→ **EXERCISE REQUIREMENTS**
Each entry must be reproduced precisely as it stands.

/---

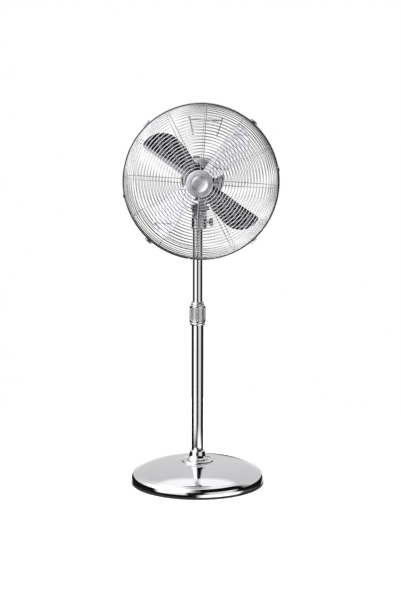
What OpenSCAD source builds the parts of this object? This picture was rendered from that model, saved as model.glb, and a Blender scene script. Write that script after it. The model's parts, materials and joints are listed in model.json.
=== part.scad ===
// Pedestal fan: round weighted base, telescopic pole, tilting and oscillating head.
// Origin: where the pole's axis meets the floor. +Z is up and the fan faces -Y.

/* [Base] */
// Radius of the base at the widest point of its lip
base_r = 191; // [188:1:200]
// Radius where the domed top meets the lip
dome_r = 180; // [170:1:180]
// Height of the dome's edge above the floor
dome_edge_z = 34; // [32:1:36]
// How far the dome's centre rises above its edge
dome_rise = 28.4; // [26:0.1:28.4]

/* [Poles] */
// Outside radius of the lower pole
lower_r = 17; // [16.8:0.1:17]
// Outside radius of the upper pole
upper_r = 13.6; // [13.4:0.1:13.6]
// Wall of both poles
pole_wall = 1.5; // [1.4:0.1:1.6]
// Height of the upper pole's bottom end
upper_bottom = 312; // [310:1:330]

/* [Neck] */
// Height of the tilt pivot
tilt_z = 795; // [795:1:796]
// Sideways place of the neck socket
neck_x = 4; // [3:0.5:4]

/* [Head] */
// Sideways place of the fan's own axis
head_x = 15; // [14.8:0.1:15.2]
// Height of the fan's own axis
head_z = 879; // [879:1:882]
// Radius of the motor covers
motor_r = 59; // [58:1:59]

/* [Guards] */
// Outside radius of the rim band
rim_r = 214; // [213.5:0.5:214.5]
// Thickness of the ring wires
wire = 2; // [1.8:0.1:2.2]
// Number of ribs in each guard
rib_count = 12; // [12]
// Turn of the first rib from the horizontal
rib_turn = -3.5; // [-4:0.5:-3]
// Spacing of the rings on the flat of each guard
ring_pitch = 8.36; // [8.3:0.02:8.36]

/* [Blades] */
// Pitch of each blade
blade_pitch = 24; // [20:1:26]
// Angle of the first blade's straight edge
blade_turn = 57; // [50:1:60]

/* [Hidden] */
$fn = 72;
run_gap = 0.05;          // radial clearance of a turning or sliding fit

// base
sheet = 1.5;             // sheet metal of the base cover
pan_z = 3.5;             // underside of the base pan, on the cover's turned-in edge
pan_t = 2.5;
pan_r = 183;
bolt_r = 4;
weight_r = 145;
weight_t = 9;
step_r = 60;             // low step round the middle of the dome
step_z = 63.2;
disc_r = 46;             // raised disc that carries the base collar
disc_z = 68;
collar_foot_r = 30;
base_collar_top = 94;

// height lock
lower_top = 478;
lock_z = 461;            // underside of the fixed ring below the height collar
lock_ring_t = 10;
lock_body_top = 517;
lock_top = 528;
flutes = 16;

// neck castings
socket_z = 737;
socket_top = 769;
socket_r = 21.25;
clamp_z = 756;           // height of the neck clamp screw
screw_r = 3;
housing_x = 5;
housing_r = 20.75;
housing_roof = 781;
housing_top = 786;
ear_r = 11;              // rounded tops of the tilt ears
dial_z = 778.5;
dial_x = 5.5;
dial_half_gap = 10.75;
dial_shaft_r = 3;
gland_z = 775;

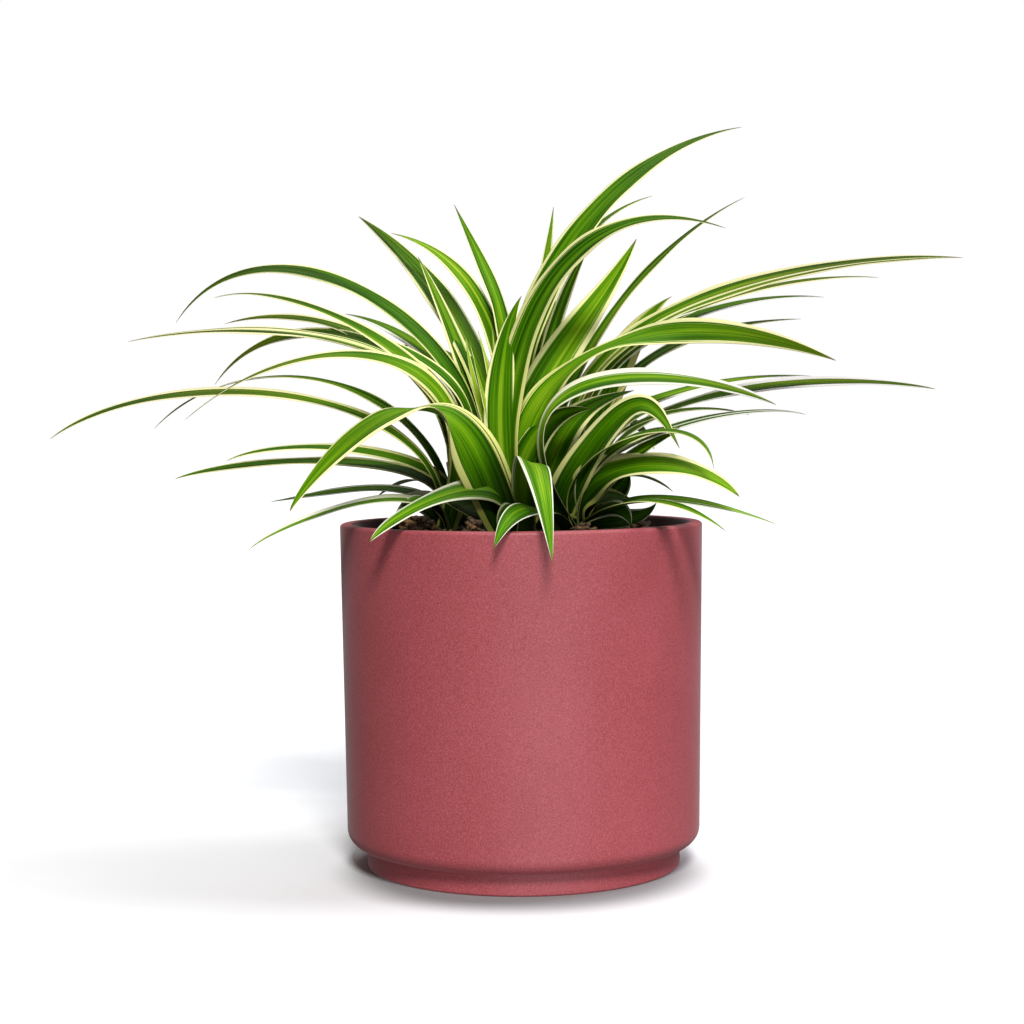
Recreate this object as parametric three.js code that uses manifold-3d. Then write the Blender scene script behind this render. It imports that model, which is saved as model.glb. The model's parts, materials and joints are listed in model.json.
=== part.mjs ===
// Potted spider plant: a cylindrical ceramic pot on a recessed foot, filled with soil,
// and a clump of eight crowns of long arched blades.
// Millimetres, +Z up. The origin is the middle of the pot's underside.

import * as THREE from 'three';
import { mergeVertices } from 'three/addons/utils/BufferGeometryUtils.js';
import Module from 'manifold-3d';

const wasm = await Module();
wasm.setup();

// Pot sizes
const POT_HEIGHT = 147;
const RIM_RADIUS = 77.5;
const BODY_FOOT_RADIUS = 75.8;
const WALL = 6;
const LIP_RADIUS = 1.5;
const FOOT_RADIUS = 67.3;
const FOOT_HEIGHT = 9.5;
const FOOT_EDGE = 1.2;
const CORNER_RADIUS = 7;
const CORNER_STEPS = 4;
const LIP_STEPS = 2;
const FLOOR_TOP = 15;
const FLOOR_CORNER = 4;
const INNER_TAPER = 2;
const POT_SEGMENTS = 48;

// Soil sizes
const SOIL_TOP = 141;
const SOIL_RELIEF = 0.8;
const SOIL_WAVES = [
  { lobes: 3, spacing: 9, phase: 0 },
  { lobes: 5, spacing: -6, phase: 1.3 },
];
const SOIL_CALM_EDGE = 12;
const SOIL_RINGS = 5;
const SOIL_SEGMENTS = 24;
const FIT_GAP = 0.4;

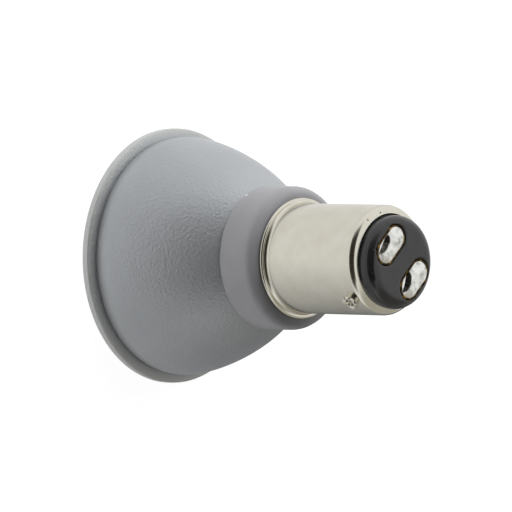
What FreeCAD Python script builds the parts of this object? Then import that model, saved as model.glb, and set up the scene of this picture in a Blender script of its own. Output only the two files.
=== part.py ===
import FreeCAD, Part
import math
import os

# Reflector bulb with a double-contact bayonet base, in millimetres.
# The origin is the centre of the front rim's plane, where the bulb stands lens down.
# +Z runs along the axis to the base, and +X runs through the bayonet pins.

# Housing: rim and outside of the bowl
rim_radius = 17.5
rim_edge = 1.1
rim_slope = 0.3
rim_step = 1.14
rim_round = 0.25
groove_width = 0.2
groove_depth = 0.5
bowl_land = 0.6
bowl_land_round = 0.45
bowl_length = 18.65
bowl_back_radius = 9.2
bowl_front_pull = 4.0
bowl_front_lean = 4.0
bowl_back_pull = 6.0
bowl_back_lean = 47.0

# Housing: inside
rim_wall = 2.2
bowl_wall = 1.5
floor_depth = 10.5
floor_thickness = 2.5
bore_wall = 1.08

# Lens plate
lens_setback = 0.4
lens_thickness = 1.4
lens_gap = 0.1
lens_edge_round = 0.2
optic_mouth_gap = 2.65
optic_end_radius = 2.7
optic_end_gap = 0.2
optic_wire_gap = 1.55
optic_bulge = 0.55
optic_well_radius = 2.0
optic_well_depth = 3.4
optic_well_crown = 0.9
optic_dish_edge = 1.0
optic_dish_depth = 0.35
leg_edge = 1.75
leg_radius = 0.9
peg_radius = 0.55
peg_length = 1.0
peg_gap = 0.1

# LED board and what is on it
led_count = 3
led_board_gap = 0.6
led_board_thickness = 1.5
led_base_side = 3.4
led_base_height = 0.6
led_dome_radius = 1.3
pad_setback = 0.5
pad_thickness = 0.3

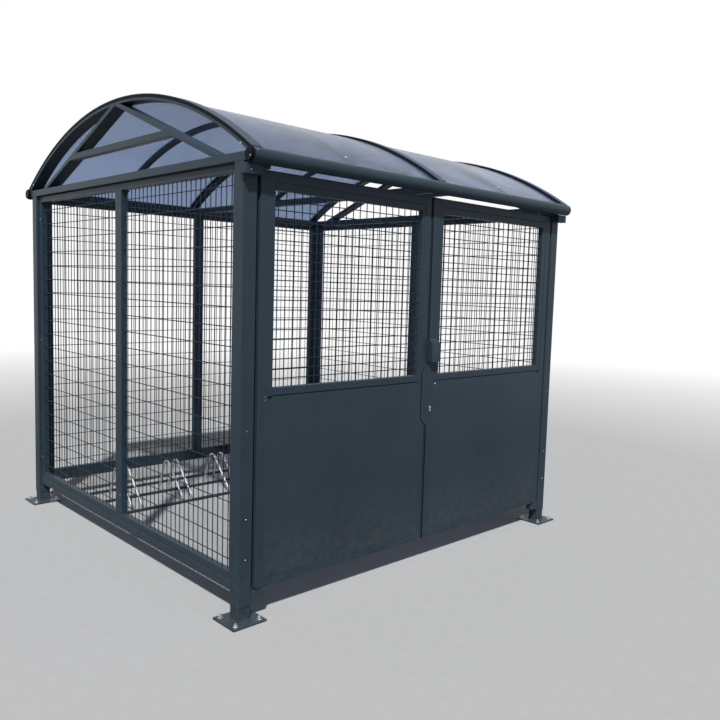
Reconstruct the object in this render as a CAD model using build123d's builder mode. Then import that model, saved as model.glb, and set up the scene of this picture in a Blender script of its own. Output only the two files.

\---

→ **RESPONSE**
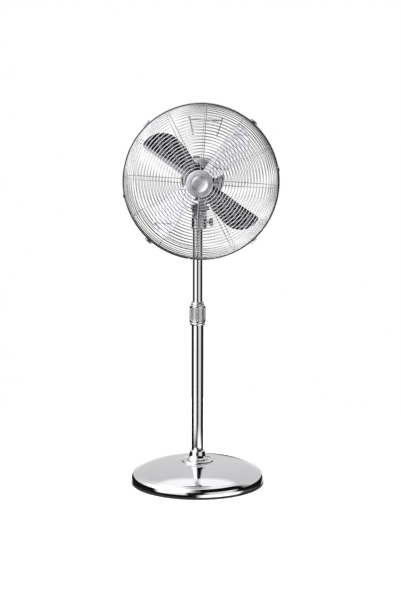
What OpenSCAD source builds the parts of this object? This picture was rendered from that model, saved as model.glb, and a Blender scene script. Write that script after it. The model's parts, materials and joints are listed in model.json.
=== part.scad ===
// Pedestal fan: round weighted base, telescopic pole, tilting and oscillating head.
// Origin: where the pole's axis meets the floor. +Z is up and the fan faces -Y.

/* [Base] */
// Radius of the base at the widest point of its lip
base_r = 191; // [188:1:200]
// Radius where the domed top meets the lip
dome_r = 180; // [170:1:180]
// Height of the dome's edge above the floor
dome_edge_z = 34; // [32:1:36]
// How far the dome's centre rises above its edge
dome_rise = 28.4; // [26:0.1:28.4]

/* [Poles] */
// Outside radius of the lower pole
lower_r = 17; // [16.8:0.1:17]
// Outside radius of the upper pole
upper_r = 13.6; // [13.4:0.1:13.6]
// Wall of both poles
pole_wall = 1.5; // [1.4:0.1:1.6]
// Height of the upper pole's bottom end
upper_bottom = 312; // [310:1:330]

/* [Neck] */
// Height of the tilt pivot
tilt_z = 795; // [795:1:796]
// Sideways place of the neck socket
neck_x = 4; // [3:0.5:4]

/* [Head] */
// Sideways place of the fan's own axis
head_x = 15; // [14.8:0.1:15.2]
// Height of the fan's own axis
head_z = 879; // [879:1:882]
// Radius of the motor covers
motor_r = 59; // [58:1:59]

/* [Guards] */
// Outside radius of the rim band
rim_r = 214; // [213.5:0.5:214.5]
// Thickness of the ring wires
wire = 2; // [1.8:0.1:2.2]
// Number of ribs in each guard
rib_count = 12; // [12]
// Turn of the first rib from the horizontal
rib_turn = -3.5; // [-4:0.5:-3]
// Spacing of the rings on the flat of each guard
ring_pitch = 8.36; // [8.3:0.02:8.36]

/* [Blades] */
// Pitch of each blade
blade_pitch = 24; // [20:1:26]
// Angle of the first blade's straight edge
blade_turn = 57; // [50:1:60]

/* [Hidden] */
$fn = 72;
run_gap = 0.05;          // radial clearance of a turning or sliding fit

// base
sheet = 1.5;             // sheet metal of the base cover
pan_z = 3.5;             // underside of the base pan, on the cover's turned-in edge
pan_t = 2.5;
pan_r = 183;
bolt_r = 4;
weight_r = 145;
weight_t = 9;
step_r = 60;             // low step round the middle of the dome
step_z = 63.2;
disc_r = 46;             // raised disc that carries the base collar
disc_z = 68;
collar_foot_r = 30;
base_collar_top = 94;

// height lock
lower_top = 478;
lock_z = 461;            // underside of the fixed ring below the height collar
lock_ring_t = 10;
lock_body_top = 517;
lock_top = 528;
flutes = 16;

// neck castings
socket_z = 737;
socket_top = 769;
socket_r = 21.25;
clamp_z = 756;           // height of the neck clamp screw
screw_r = 3;
housing_x = 5;
housing_r = 20.75;
housing_roof = 781;
housing_top = 786;
ear_r = 11;              // rounded tops of the tilt ears
dial_z = 778.5;
dial_x = 5.5;
dial_half_gap = 10.75;
dial_shaft_r = 3;
gland_z = 775;

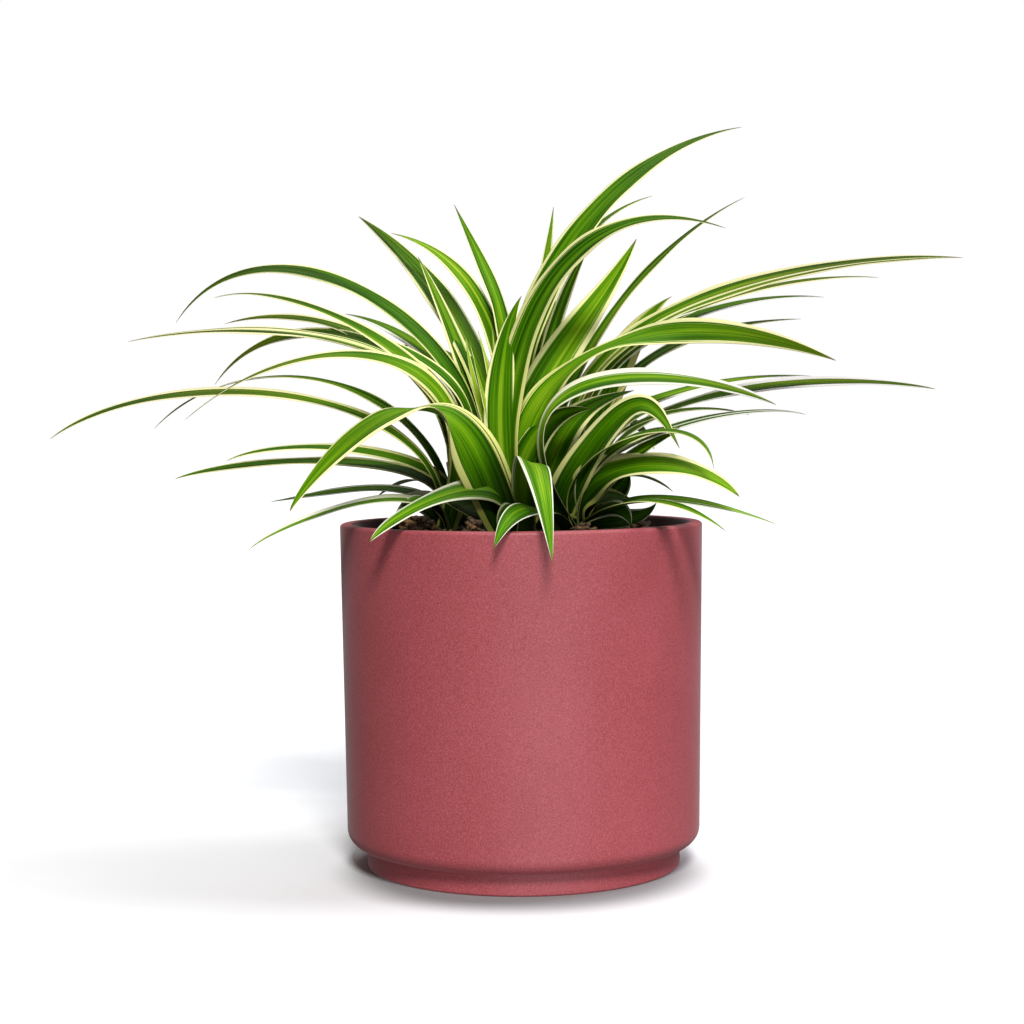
Recreate this object as parametric three.js code that uses manifold-3d. Then write the Blender scene script behind this render. It imports that model, which is saved as model.glb. The model's parts, materials and joints are listed in model.json.
=== part.mjs ===
// Potted spider plant: a cylindrical ceramic pot on a recessed foot, filled with soil,
// and a clump of eight crowns of long arched blades.
// Millimetres, +Z up. The origin is the middle of the pot's underside.

import * as THREE from 'three';
import { mergeVertices } from 'three/addons/utils/BufferGeometryUtils.js';
import Module from 'manifold-3d';

const wasm = await Module();
wasm.setup();

// Pot sizes
const POT_HEIGHT = 147;
const RIM_RADIUS = 77.5;
const BODY_FOOT_RADIUS = 75.8;
const WALL = 6;
const LIP_RADIUS = 1.5;
const FOOT_RADIUS = 67.3;
const FOOT_HEIGHT = 9.5;
const FOOT_EDGE = 1.2;
const CORNER_RADIUS = 7;
const CORNER_STEPS = 4;
const LIP_STEPS = 2;
const FLOOR_TOP = 15;
const FLOOR_CORNER = 4;
const INNER_TAPER = 2;
const POT_SEGMENTS = 48;

// Soil sizes
const SOIL_TOP = 141;
const SOIL_RELIEF = 0.8;
const SOIL_WAVES = [
  { lobes: 3, spacing: 9, phase: 0 },
  { lobes: 5, spacing: -6, phase: 1.3 },
];
const SOIL_CALM_EDGE = 12;
const SOIL_RINGS = 5;
const SOIL_SEGMENTS = 24;
const FIT_GAP = 0.4;

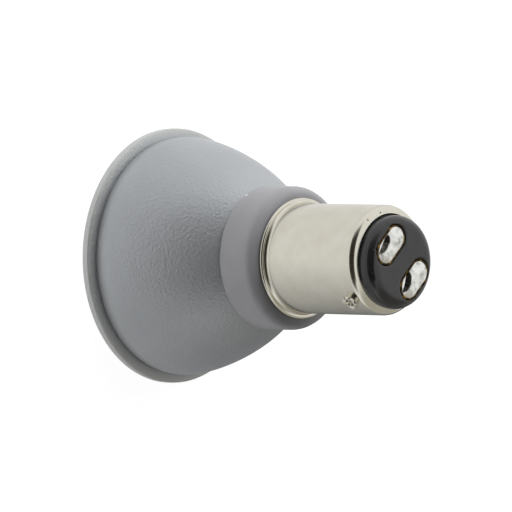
What FreeCAD Python script builds the parts of this object? Then import that model, saved as model.glb, and set up the scene of this picture in a Blender script of its own. Output only the two files.
=== part.py ===
import FreeCAD, Part
import math
import os

# Reflector bulb with a double-contact bayonet base, in millimetres.
# The origin is the centre of the front rim's plane, where the bulb stands lens down.
# +Z runs along the axis to the base, and +X runs through the bayonet pins.

# Housing: rim and outside of the bowl
rim_radius = 17.5
rim_edge = 1.1
rim_slope = 0.3
rim_step = 1.14
rim_round = 0.25
groove_width = 0.2
groove_depth = 0.5
bowl_land = 0.6
bowl_land_round = 0.45
bowl_length = 18.65
bowl_back_radius = 9.2
bowl_front_pull = 4.0
bowl_front_lean = 4.0
bowl_back_pull = 6.0
bowl_back_lean = 47.0

# Housing: inside
rim_wall = 2.2
bowl_wall = 1.5
floor_depth = 10.5
floor_thickness = 2.5
bore_wall = 1.08

# Lens plate
lens_setback = 0.4
lens_thickness = 1.4
lens_gap = 0.1
lens_edge_round = 0.2
optic_mouth_gap = 2.65
optic_end_radius = 2.7
optic_end_gap = 0.2
optic_wire_gap = 1.55
optic_bulge = 0.55
optic_well_radius = 2.0
optic_well_depth = 3.4
optic_well_crown = 0.9
optic_dish_edge = 1.0
optic_dish_depth = 0.35
leg_edge = 1.75
leg_radius = 0.9
peg_radius = 0.55
peg_length = 1.0
peg_gap = 0.1

# LED board and what is on it
led_count = 3
led_board_gap = 0.6
led_board_thickness = 1.5
led_base_side = 3.4
led_base_height = 0.6
led_dome_radius = 1.3
pad_setback = 0.5
pad_thickness = 0.3

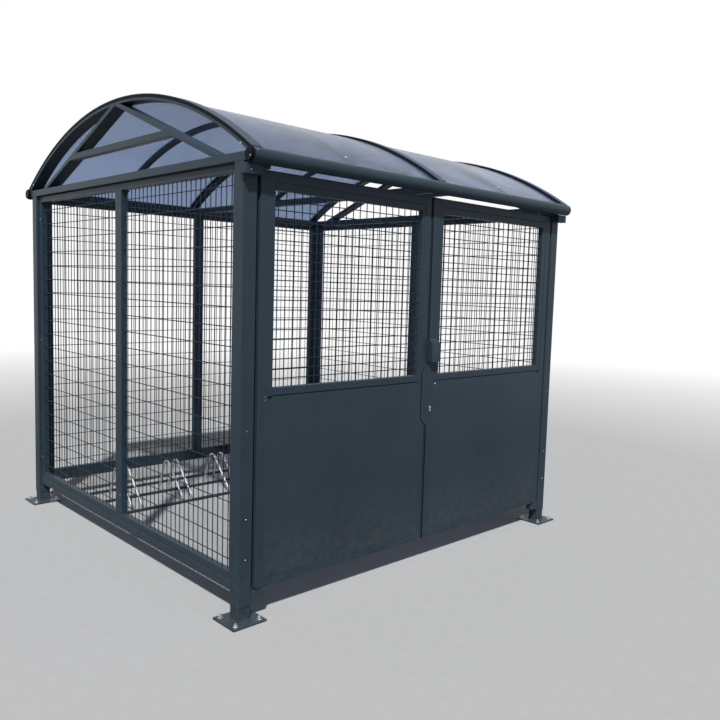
Reconstruct the object in this render as a CAD model using build123d's builder mode. Then import that model, saved as model.glb, and set up the scene of this picture in a Blender script of its own. Output only the two files.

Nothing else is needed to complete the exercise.